The bankruptcy examiner’s report and the attorney general’s investigation found that Lehman Brothers carried out the Repo 105 transactions on a quarterly basis in 2007 and 2008 without telling investors. Mr. Cuomo’s investigation found that Repo 105 transactions started as far back as 2001, said the person familiar with the probe.

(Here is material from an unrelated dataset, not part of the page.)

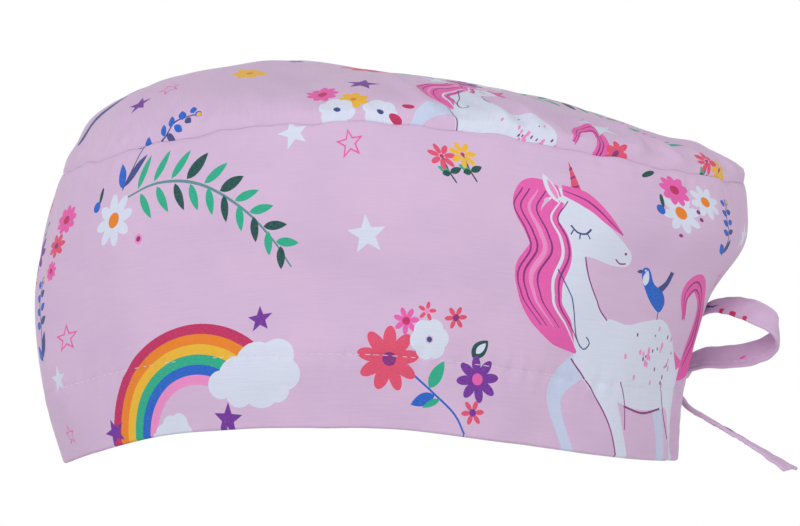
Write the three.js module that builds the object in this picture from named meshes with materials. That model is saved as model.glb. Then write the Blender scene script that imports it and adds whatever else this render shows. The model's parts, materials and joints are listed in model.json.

Although there’s a chance Ernst & Young could settle, Wall Street observers are taking note of the suit for a couple reasons. First of all, although misleading balance-sheet acrobatics was a major reason why so many big banks reached inflated valuations in the runup to the crisis, there hasn’t been much will to take on the firms that signed off on accounting statements. Says Colin Barr of Fortune:
The New York suit is worth watching because it’s the first major official case against an auditor in a crisis that was characterized by unreliable financial reports at major financial institutions. Countrywide, Bear Stearns, Lehman, AIG (AIG) — all of them were the very picture of robust good health till suddenly they weren’t. Coincidence?
John Carney at CNBC, meanwhile, says that the filing of civil as opposed to criminal charges against Ernst & Young reduces the likelihood that a criminal case is forthcoming. Whatever happens from here, Mr. Cuomo has gotten Wall Street’s attention.